Sempre muito orgulhosos no que se referia àquela pequena cidade de um iluminado oásis, defendíamos tudo e todos especialmente quando se dizia alguma coisa menos agradável.

Por vezes ouvia-se :

“ As ruas de Moçâmedes cheiram a peixe”

“A peixe? Não! Nossas ruas cheiram a dinheiro!”- completávamos orgulhosamente. E era verdade!

Riquezas e mais riquezas com as inúmeras pescarias e industrias tanto na cidade quanto nas lindíssimas praias vizinhas, mas era ali na marginal da cidade onde realmente havia um cheiro mais característico de peixe e onde existiam os sinais mais marcantes daquela história pesqueira: a praia do Cano e as ” Furnas” com seus buracos nas falésias residências dos primeiros colonos e local de muitas brincadeiras das crianças da minha terra.

Por ali existiam várias pescarias e fábricas com instalações modernas e alto potencial de produção de farinhas para exportação para vários países da Europa e África tanto quanto estaleiros onde se faziam embarcações de grande porte e consertos das traineiras lançadas diariamente ao mar.

Antes da construção da marginal na costa. no final dos anos 50, e seqüente construção do porto comercial, minhas idas ao mercado de peixe nas falésias da baía tornaram-se inesquecíveis; lembro-me perfeitamente do ponto de descida quase em frente ao Palácio do Governo, residência do governador, precisamente ali, num buraco na encosta, ponto de venda de peixe na descida. Minha mãe permitia que eu acompanhasse o cozinheiro para as compras de peixe, bem cedinho, e escorregando aquela falésia de terra amarela abaixo sentia-me quase em pleno voo com o mar à minha frente. Descia-se por uma meia dúzia de degraus desenhados naquela areia firme da encosta mas era algo muito improvisado. Ali chegavam os barquinhos que traziam o peixe fresco para o 1º mercado de peixe .Lindos! Eram as célebres “chatas” para pesca artesanal,e vinham cheiinhos do melhor peixe para as famílias moçamedenses.

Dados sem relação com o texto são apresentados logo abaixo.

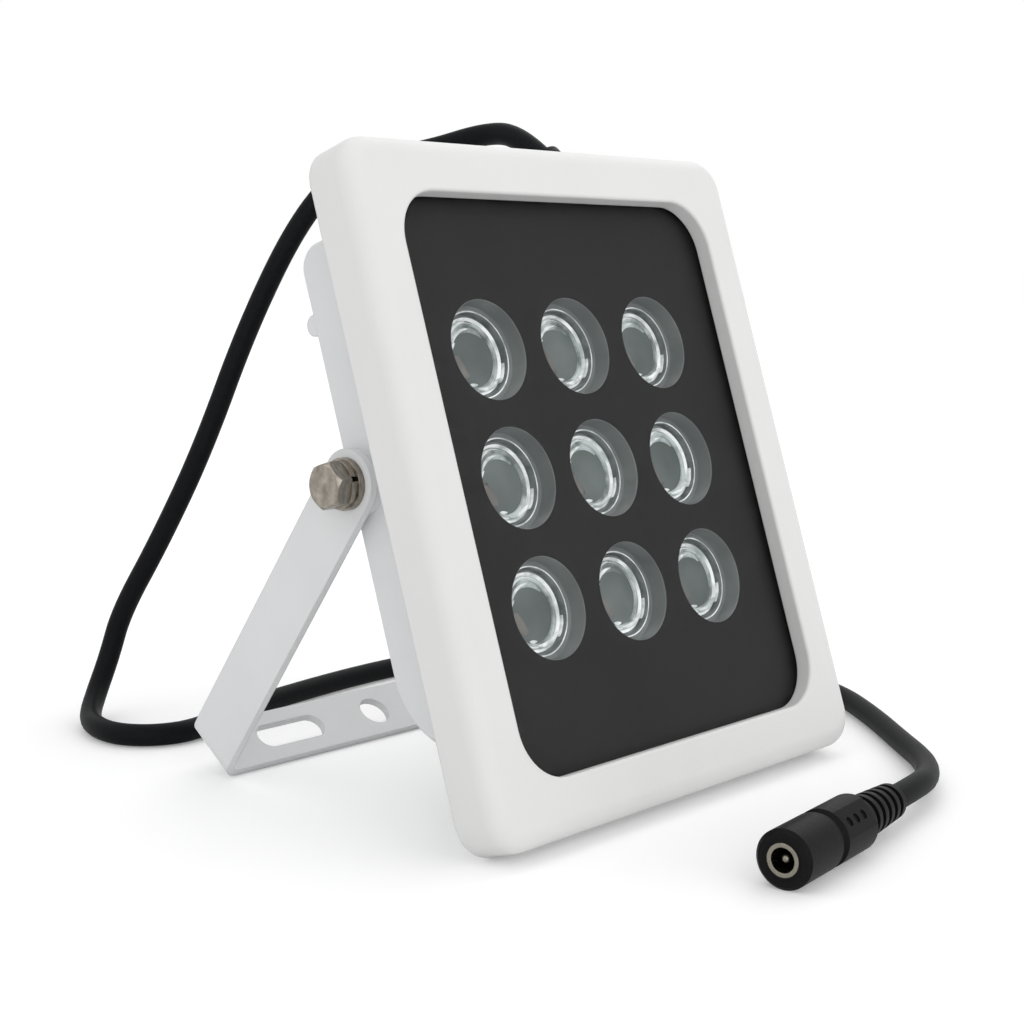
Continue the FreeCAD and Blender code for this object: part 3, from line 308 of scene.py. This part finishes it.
# The finish of each slot: light and dark tone, roughness and noise scale, then the height of the
# relief and the shine of a moulding, or the stretch of a metal's noise
FINISHES = {
    "bezel_paint": powder_coat("bezel_coat", (0.775, 0.775, 0.77), (0.755, 0.755, 0.75)),
    "housing_paint": powder_coat("housing_coat", (0.72, 0.735, 0.74), (0.69, 0.705, 0.71)),
    "bracket_paint": powder_coat("bracket_coat", (0.74, 0.75, 0.755), (0.71, 0.72, 0.725)),
    "black_plate": satin_plate(),
    "lens_plastic": moulding("lens_plastic", (0.16, 0.175, 0.175), (0.14, 0.155, 0.155),
                             0.2, 300.0, 0.00001),
    "emitter": moulding("emitter_resin", (0.5, 0.42, 0.2), (0.4, 0.34, 0.15), 0.25, 700.0, 0.00001),
    "board_metal": metal("board_metal", grey(0.75), grey(0.6), 0.45, 500.0),
    "circuit_board": moulding("circuit_green", (0.02, 0.12, 0.05), (0.015, 0.09, 0.04),
                              0.4, 800.0, 0.00002),
    "coil_core": moulding("coil_core", grey(0.035), grey(0.02), 0.6, 900.0, 0.00003),
    "capacitor_can": metal("capacitor_can", (0.3, 0.32, 0.38), (0.24, 0.26, 0.32), 0.35, 500.0),
    "seal_rubber": moulding("seal_rubber", grey(0.02), grey(0.014), 0.7, 800.0, 0.00003),
    "screw_steel": metal("screw_steel", (0.62, 0.61, 0.58), (0.5, 0.49, 0.47), 0.32, 900.0),
    "bolt_steel": metal("bolt_steel", (0.36, 0.33, 0.285), (0.19, 0.17, 0.145),
                        0.3, 420.0, (3, 1, 1)),
    "cord_rubber": moulding("cord_rubber", (0.0095, 0.01, 0.011), (0.0068, 0.0073, 0.0082),
                            0.45, 1100.0, 0.00003, 0.04),
    "relief_rubber": moulding("relief_rubber", (0.012, 0.013, 0.015), (0.009, 0.01, 0.012),
                              0.45, 900.0, 0.00004, 0.12),
    "socket_moulding": moulding("socket_moulding", (0.009, 0.009, 0.0094),
                                (0.0065, 0.0065, 0.0069), 0.42, 1200.0, 0.00004, 0.06),
    "socket_plastic": moulding("socket_plastic", grey(0.007), grey(0.005),
                               0.5, 900.0, 0.00002, 0.06),
    "socket_metal": metal("socket_metal", (0.26, 0.24, 0.2), (0.2, 0.185, 0.155), 0.25, 700.0),
    "clear_glass": clear_glass(),
}


def dress_nodes():
    """Gives every CAD node the finish that its slot names."""
    for part in frame["record"]["subparts"]:
        piece = frame["nodes"][part["node"]]
        piece.data.materials.clear()
        piece.data.materials.append(FINISHES[part["material_slot"]])


# The socket on the cord
def make_socket_body():
    """The moulding of the socket, turned about its own length until its grip faces the front."""
    mesh = frame["nodes"]["jack_body"].data.copy()
    end = Vector(CORD_ROUTE[-1]) * MM
    along = (end - Vector(CORD_ROUTE[-2]) * MM).normalized()
    place = Matrix.Translation(end)
    mesh.transform(place @ Matrix.Rotation(SOCKET_TURN, 4, along) @ place.inverted())
    piece = add_object("socket_body", mesh)
    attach(piece, "head")
    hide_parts("jack_body")


# The cord
def make_cord():
    """A smooth line along the route, as thick as the cord."""
    curve = bpy.data.curves.new("cord_line", "CURVE")
    curve.dimensions = "3D"
    curve.bevel_depth = CORD_DIAMETER / 2
    curve.bevel_resolution = CORD_ROUNDING
    curve.resolution_u = CORD_STEPS
    curve.use_fill_caps = True
    spline = curve.splines.new("NURBS")
    spline.points.add(len(CORD_ROUTE) - 1)
    for point, place in zip(spline.points, CORD_ROUTE):
        point.co = (place[0] * MM, place[1] * MM, place[2] * MM, 1)
    spline.order_u = 3
    spline.use_endpoint_u = True
    piece = add_object("supply_cord", curve)
    curve.materials.append(FINISHES["cord_rubber"])
    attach(piece, "head")
    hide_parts("power_cord")


# The section of a lens in millimetres: radius, depth behind the plate's back, round of the corner
# there, and finish of the run that follows. A depth below zero lies in the plate's opening.
LENS_PROFILE = [
    (0, 5.4, 0, "disc"), (7.4, 5.4, 0.1, "band_painted_highlight"), (7.6, 4.95, 0.1, "band_painted_highlight"),
    (8.2, 4.95, 0.08, "rim_painted_highlight"), (8.45, 5.25, 0.08, "band_painted_highlight"), (8.85, 5.25, 0.08, "rim_painted_highlight"),
    (9.15, 4.8, 0.1, "rim_painted_highlight"), (9.6, 4.8, 0.1, "groove"), (9.8, 5.4, 0.15, "groove"),
    (10.3, 5.4, 0.15, "groove"), (10.45, 3.35, 0.1, "rim_painted_highlight"), (10.8, 3.35, 0.1, "wall"),
    (11.95, 3.45, 0.3, "wall"), (12.1, -0.98, 0.06, "wall"), (12.25, -1.12, 0.05, "wall"),
    (12.25, 0.02, 0.03, "wall"), (13.8, 0.02, 0.1, "wall"), (13.8, 4.6, 0.3, "wall"),
    (6.2, 12.0, 0.2, "wall"), (4.2, 12.0, 0.2, "wall"), (3.6, 8.0, 0.2, "wall"),
    (0, 8.0, 0, "wall"),
]
# Steps round a lens and round a corner of its section, and the radius up to which a point is one
LENS_TURNS = 72
CORNER_STEPS = 4
ON_AXIS = 1e-6

# Raised marks on a lens in millimetres: first and last angle in degrees, radius at each of them,
# half width, depth of the top, and finish. All but the last, the facet, are painted glints and highlights
LENS_MARKS_AND_GLINTS = [
    (172, 40, 6.8, 6.9, 1.15, 5.3, "band_painted_highlight"), (146, 82, 6.1, 6.9, 0.5, 5.1, "mark"),
    (174, 141, 6.6, 5.6, 0.55, 5.2, "mark"), (252, 272, 7.0, 6.9, 0.55, 5.2, "mark"),
    (268, 322, 8.0, 9.3, 0.75, 4.55, "mark"), (316, 348, 9.9, 10.0, 0.4, 4.2, "mark"),
    (158, 92, 8.0, 8.5, 0.55, 4.6, "mark"), (192, 172, 7.1, 7.3, 0.4, 4.8, "mark"),
    (172, 250, 4.6, 5.0, 2.2, 5.34, "facet"),
]
# Depth of a mark's foot, steps along it, width of its top as a share of its foot, share of its
# taper that is cut off at each end, and the power that makes the taper full
MARK_FOOT = 5.7
MARK_STEPS = 12
MARK_TOP = 0.7
MARK_CUT = 0.04
MARK_FULLNESS = 0.7


def lens_finishes():
    """The finishes of a lens, in the order of its material slots."""
    return {
        "disc": plain_gloss("lens_disc", (0.14, 0.162, 0.158), (0.075, 0.09, 0.088), 0.2, 45.0),
        # The rim is near white in its light patches: painted highlights in place of the clear lens's bright rings
        "rim_painted_highlight": plain_gloss("lens_rim", (0.95, 0.97, 0.97), (0.42, 0.46, 0.46),
                           0.16, 170.0, 0.36, 0.58),
        "groove": plain_gloss("lens_groove", (0.26, 0.285, 0.285), (0.14, 0.16, 0.16), 0.2, 300.0),
        # The band goes from grey to light in mottled streaks: painted highlights on its own grey tone
        "band_painted_highlight": plain_gloss("lens_band", (0.5, 0.55, 0.55), (0.17, 0.19, 0.19),
                            0.2, 200.0, 0.38, 0.62),
        "wall": plain_gloss("lens_wall", (0.23, 0.248, 0.245), (0.165, 0.18, 0.178), 0.2, 60.0),
        # The mark is near white: painted glints in place of the lens's reflections of the lamps
        "mark": plain_gloss("lens_mark", (0.97, 0.99, 0.99), (0.45, 0.5, 0.5), 0.12, 420.0),
        "facet": plain_gloss("lens_facet", (0.19, 0.185, 0.176), (0.145, 0.141, 0.134),
                             0.2, 120.0),
    }


def round_corner(before, corner, after, radius):
    """Points of a short curve that replaces one corner of a profile."""
    inward = before - corner
    outward = after - corner
    start = corner + inward.normalized() * min(radius, inward.length / 2)
    end = corner + outward.normalized() * min(radius, outward.length / 2)
    shares = [step / CORNER_STEPS for step in range(CORNER_STEPS + 1)]
    return [start * (1 - t) ** 2 + corner * 2 * t * (1 - t) + end * t ** 2 for t in shares]


def smooth_profile(profile):
    """The profile with its corners rounded: points, each with the finish of the run after it."""
    places = [Vector(row[:2]) for row in profile]
    finishes = [row[3] for row in profile]
    points = [(places[0], finishes[0])]
    for i in range(1, len(profile) - 1):
        curve = round_corner(places[i - 1], places[i], places[i + 1], profile[i][2])
        half = len(curve) // 2
        points += [(point, finishes[i - 1]) for point in curve[:half]]
        points += [(point, finishes[i]) for point in curve[half:]]
    points.append((places[-1], finishes[-1]))
    return points


def on_lens(radius, angle, depth):
    """A place on a lens: radius and depth in millimetres, angle in radians."""
    return (radius * MM * math.cos(angle), radius * MM * math.sin(angle), -depth * MM)


def add_face(work, corners, slot):
    face = work.faces.new(corners)
    face.smooth = True
    face.material_index = slot


def add_turned_body(work, slots):
    """The closed solid of revolution of the lens profile, whose runs carry their own finishes."""
    points = smooth_profile(LENS_PROFILE)
    angles = [2 * math.pi * k / LENS_TURNS for k in range(LENS_TURNS)]
    rings = [[work.verts.new(on_lens(point.x, angle, point.y))
              for angle in (angles if point.x > ON_AXIS else angles[:1])]
             for point, _ in points]
    for inner, outer, (_, finish) in zip(rings, rings[1:], points):
        for k in range(LENS_TURNS):
            corners = [inner[k % len(inner)], outer[k % len(outer)],
                       outer[(k + 1) % len(outer)], inner[(k + 1) % len(inner)]]
            add_face(work, list(dict.fromkeys(corners)), slots.index(finish))


def add_mark(work, mark, slots):
    """A thin raised arc with tapered ends, on the face of a lens."""
    first, last, near, far, half, top, finish = mark
    sections = []
    for step in range(MARK_STEPS + 1):
        share = step / MARK_STEPS
        angle = math.radians(first + (last - first) * share)
        radius = near + (far - near) * share
        taper = math.sin(math.pi * (MARK_CUT + (1 - 2 * MARK_CUT) * share)) ** MARK_FULLNESS
        foot = half * taper
        outline = [(-foot, MARK_FOOT), (-foot * MARK_TOP, top),
                   (foot * MARK_TOP, top), (foot, MARK_FOOT)]
        sections.append([work.verts.new(on_lens(radius + offset, angle, depth))
                         for offset, depth in outline])
    faces = [sections[0][::-1], sections[-1]]
    for here, there in zip(sections, sections[1:]):
        for k in range(len(here)):
            after = (k + 1) % len(here)
            faces.append([here[k], here[after], there[after], there[k]])
    for corners in faces:
        add_face(work, corners, slots.index(finish))


def lens_mesh(name, finishes, place):
    """The mesh of one lens, which lies where the place given moves it."""
    slots = list(finishes)
    work = bmesh.new()
    add_turned_body(work, slots)
    for mark in LENS_MARKS_AND_GLINTS:
        add_mark(work, mark, slots)
    bmesh.ops.recalc_face_normals(work, faces=work.faces)
    mesh = bpy.data.meshes.new(name)
    work.to_mesh(mesh)
    work.free()
    mesh.transform(place)
    for slot in slots:
        mesh.materials.append(finishes[slot])
    return mesh


def middle_of(values):
    return (min(values) + max(values)) / 2


def make_lenses():
    """One detailed lens for each lens of the frame, in the same place."""
    finishes = lens_finishes()
    head = head_frame()
    to_head = head.inverted()
    for order in range(1, LENS_COUNT + 1):
        name = "lens_face_%d" % order
        points = [to_head @ vertex.co for vertex in frame["nodes"]["lens_%d" % order].data.vertices]
        across = middle_of([point.x for point in points])
        up = middle_of([point.y for point in points])
        place = head @ Matrix.Translation((across, up, -PLATE_BACK))
        piece = add_object(name, lens_mesh(name, finishes, place))
        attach(piece, "head")
        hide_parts("lens_%d" % order)


# The glass
def make_pane():
    """The pane of the frame, a little thinner, so that it clears the plate behind it."""
    head = head_frame()
    mesh = frame["nodes"]["window_glass"].data.copy()
    mesh.transform(head.inverted())
    front = Matrix.Translation((0, 0, max(vertex.co.z for vertex in mesh.vertices)))
    mesh.transform(head @ front @ Matrix.Scale(PANE_SHARE, 4, (0, 0, 1)) @ front.inverted())
    piece = add_object("window_pane", mesh)
    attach(piece, "head")
    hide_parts("window_glass")


# Floor, lamps and camera
def make_floor():
    """A wide white floor, which glows a little for the camera and in reflections."""
    mesh = bpy.data.meshes.new("floor_mesh")
    corners = [(-FLOOR_REACH, -FLOOR_REACH, 0), (FLOOR_REACH, -FLOOR_REACH, 0),
               (FLOOR_REACH, FLOOR_REACH, 0), (-FLOOR_REACH, FLOOR_REACH, 0)]
    mesh.from_pydata(corners, [], [(0, 1, 2, 3)])
    floor = add_object("studio_floor", mesh)
    material = new_material("floor_paper", grey(FLOOR_TONE), FLOOR_ROUGHNESS)
    seen = either_ray(material, ["Is Camera Ray", "Is Glossy Ray"])
    glow = add_node(material, "ShaderNodeEmission", Strength=FLOOR_GLOW)
    brighter = add_node(material, "ShaderNodeAddShader")
    both = add_node(material, "ShaderNodeMixShader")
    join(material, principled(material), "BSDF", brighter, 0)
    join(material, glow, "Emission", brighter, 1)
    join(material, seen, "Value", both, 0)
    join(material, principled(material), "BSDF", both, 1)
    join(material, brighter, "Shader", both, 2)
    join(material, both, "Shader", material.node_tree.nodes["Material Output"], "Surface")
    mesh.materials.append(material)


def make_world():
    """An even light, which looks plain white to the camera, in reflections and through glass."""
    world = bpy.data.worlds.new("studio")
    bpy.context.scene.world = world
    world.use_nodes = True
    back = world.node_tree.nodes["Background"]
    back.inputs["Color"].default_value = (1, 1, 1, 1)
    seen = either_ray(world, ["Is Camera Ray", "Is Glossy Ray", "Is Transmission Ray"])
    level = add_node(world, "ShaderNodeMapRange", To_Min=WORLD_LEVEL, To_Max=1.0)
    join(world, seen, "Value", level, "Value")
    join(world, level, "Result", back, "Strength")


def make_lamp(name, towards, strength, spread):
    """A wide soft light that falls evenly from one direction."""
    lamp = bpy.data.lights.new(name, "SUN")
    lamp.energy = strength
    lamp.angle = math.radians(spread)
    holder = add_object(name, lamp)
    holder.rotation_euler = (-Vector(towards)).to_track_quat("-Z", "Y").to_euler()


def make_camera():
    camera = bpy.data.cameras.new("photo_camera")
    camera.lens = CAMERA_LENS
    camera.sensor_width = CAMERA_SENSOR
    camera.clip_start = CAMERA_NEAR
    holder = add_object("photo_camera", camera)
    holder.location = CAMERA_PLACE
    aim = Vector(CAMERA_FORWARD).to_track_quat("-Z", "Y").to_matrix()
    holder.rotation_euler = (aim @ Matrix.Rotation(CAMERA_ROLL, 3, "Z")).to_euler()
    bpy.context.scene.camera = holder


dress_nodes()
make_socket_body()
make_cord()
make_lenses()
make_pane()
make_floor()
make_world()
for lamp_row in LAMPS:
    make_lamp(*lamp_row)
make_camera()
bpy.context.scene.view_settings.view_transform = "Standard"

Uma vez, meu padrinho Dr Elias Trigo, único veterinário especializado em salgas e conservas de pescado formado em Universidade portuguesa até àquela data, foi convocado para um trabalho de muita responsabilidade na década de 40 do século passado. As farinhas de peixe das nossas fábricas exportadas para a Alemanha chegavam ao destino estragadas com salmonela, portanto impróprias para consumo. Contratado pelo governo português, foi dada ao meu padrinho a tarefa de deslocar-se a alguns países do norte da Europa onde poderia fazer bons estudos sobre o assunto.Levou com ele um amigo de Moçâmedes, um dos membros da Associação de Grêmio de Pesca e proprietário de uma das fábricas da cidade. Lá chegando à Alemanha depararam-se imediatamente com novidades e modernidades. Os primeiros helicópteros começavam a ser fabricados em grande escala na Europa e eram os preferidos para voos de curtas distâncias. Sem nunca terem visto um helicóptero na vida e sem qualquer ideia de como aquilo se sustentava no ar, tiveram de aceitar aquele meio de transporte pois teriam também de visitar outros países nórdicos.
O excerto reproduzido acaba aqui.